Thank you! This is a great forum!!


----------



## z-amour (May 13, 2006)

Also what are the documents that I need to make sure that I get.
Thanks!


----------



## cdmorenot (Dec 22, 2005)

that sounds too good to be true... i would fly my butt over there.. before you even get there find nissan dealerships in the area so he doesn't take you to the one he knows .. just in case he's got a guy who may hide things from you etc... do the carfax and get under that car real good .. look for a repaired chassi... you never know maybe he wrecked the car and had someone he knew fix it.... maybe the car was in a flood... maybe the car does not have a clean title or was involved in some sort of illegal shit and was confiscated or something ... i'm pretty sure a carfax report could tell you all this but be smart... go look at the car first .. take it to the dealer you choose.. NOT him.. have it inspected.. same inspection they do to certify it when they want to sell a used car.. look for signs of new carpets.. carpets get replaced when the car floods .. look for signs of abnormal rust.. inside trunk undercarriage, does the car smell humid..? does it start up without a problem .. ?

if you get the car checked out and everything comes back good.. go for it.. you got your self a kick ass car for a hard to find deal.. 
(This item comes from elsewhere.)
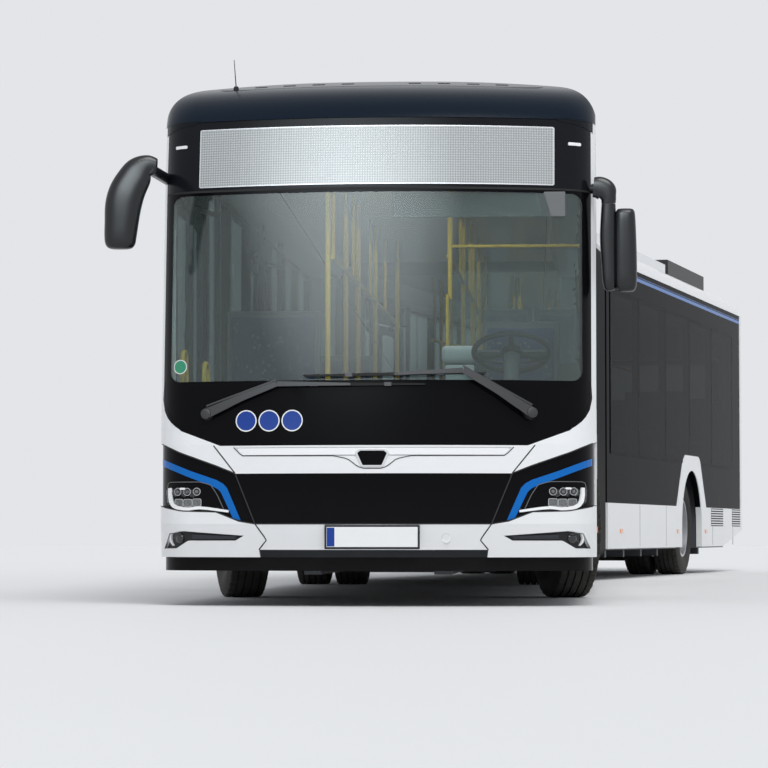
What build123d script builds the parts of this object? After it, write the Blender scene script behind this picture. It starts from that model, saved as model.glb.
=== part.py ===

good luck .. and i hope everything works out for you


----------



## chimmike (Oct 17, 2002)

something doesn't sound right. Salvage title?


----------



## 1slowZ (Jul 8, 2004)

sounds like a scam to me, i hear about stuff like this all the time unless you've seen the car in person and talked to the guy in person don't believe a word he's saying


----------



## WATSON1 (Jul 9, 2005)

It's really your decision, and we're all here to give you our opinions. If it was me, I would let this "too good to be true" deal go. That car, for that price, has some problems. If not, then the guy selling it has some. Look at the KBB value on the car, look at the money invested in it. IMO, he is trying to unload it on someone else.


----------



## z-amour (May 13, 2006)

*But Car Fax report is clean....*



chimmike said:


> something doesn't sound right. Salvage title?
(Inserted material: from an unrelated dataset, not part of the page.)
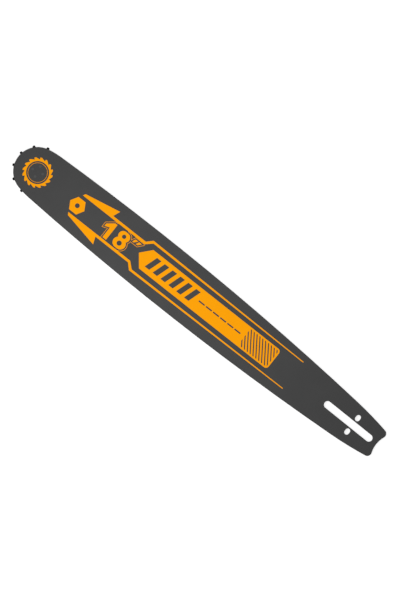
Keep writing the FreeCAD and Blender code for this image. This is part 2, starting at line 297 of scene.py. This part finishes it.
def make_camera():
    """A camera straight above, with the bar placed and turned in its frame as in the photograph.
    Returns the point that it looks at, level with the bar's upper face."""
    spin = next(joint for joint in frame["joints"] if joint["name"] == "sprocket_spin")
    fall = math.radians(BAR_FALL_DEG)
    right = Vector((-math.cos(fall), -math.sin(fall), 0))
    up = Vector((math.sin(fall), -math.cos(fall), 0))
    back = Vector((0, 0, 1))
    across = (PHOTO_SIZE_PX[0] / 2 - NOSE_AXIS_PX[0]) * METRES_PER_PX
    down = (PHOTO_SIZE_PX[1] / 2 - NOSE_AXIS_PX[1]) * METRES_PER_PX
    aim = Vector(spin["pos_m"]) + right * across - up * down
    aim.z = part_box("upper_side_plate")[1].z

    # The sensor's width goes to the longer side of the frame, which is its height
    distance = PHOTO_SIZE_PX[1] * METRES_PER_PX * LENS_MM / SENSOR_MM
    data = bpy.data.cameras.new("camera")
    data.lens = LENS_MM
    data.sensor_width = SENSOR_MM
    camera = placed("camera", data)
    turn = Matrix((right, up, back)).transposed()
    camera.matrix_world = Matrix.Translation(aim + back * distance) @ turn.to_4x4()
    bpy.context.scene.camera = camera
    return aim


def make_lamp(name, place, size, power, target):
    """A soft square lamp that points at a target."""
    data = bpy.data.lights.new(name, "AREA")
    data.shape = "SQUARE"
    data.size = size
    data.energy = power
    lamp = placed(name, data)
    lamp.location = place
    lamp.rotation_mode = "QUATERNION"
    lamp.rotation_quaternion = (Vector(place) - target).to_track_quat("Z", "Y")


# Each piece gets the finish of its material slot
finishes = {
    "dark_paint": dark_paint("satin_dark_paint", PAINT_DARK, PAINT_LIGHT),
    "gold_ink": gold_ink(),
    "black_oxide": black_oxide(),
    "bearing_steel": bearing_steel(),
}
for subpart in frame["record"]["subparts"]:
    node = frame["nodes"][subpart["node"]]
    node.material_slots[0].material = finishes[subpart["material_slot"]]

# The rivet heads get paler paint, a painted highlight that shows them as four paler dots
rivets = frame["nodes"]["nose_rivets"]
rivets.material_slots[0].material = dark_paint("rivet_painted_highlight", RIVET_HIGHLIGHT_DARK, RIVET_HIGHLIGHT_LIGHT)

make_world()
make_floor()
aim = make_camera()
make_lamp("key", KEY_PLACE, KEY_SIZE, KEY_POWER, aim)
make_lamp("fill", FILL_PLACE, FILL_SIZE, FILL_POWER, aim)
bpy.context.scene.view_settings.view_transform = "Standard"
But the Car Fax report is pretty clean. It doesnt say anything negative in the report. The only thing though is that there are 3 owners for this car until now. ... it pretty much changed hands every year!!! Are there problems that could exist that do not enter into the CarFax report (the one that we do online.) 

Also there seems to be a 150 point check that CarFax does on the "actual" car, which I would like to get it done - which costs about $100. Any clue about that? Do you think I would still need to see the car - or should I sign some kind of a deal with him?

Appreciate it Guyz..... just want to find a the right line!!!!

Cheers


----------



## WATSON1 (Jul 9, 2005)

You should definately SEE the car before you buy it. Drive it, inspect it, have a mechanic of YOUR choosing check it out, and get the CarFax inspection done. It is possible the car has been repaired and not entered into CarFax, I did it with my Altima. Friend of mine owns a local bodyshop, and did the work for me. There are lots of things that "could" be wrong, it's just finding out what. It pretty much comes down to the car is WAY underpriced, so beware...


----------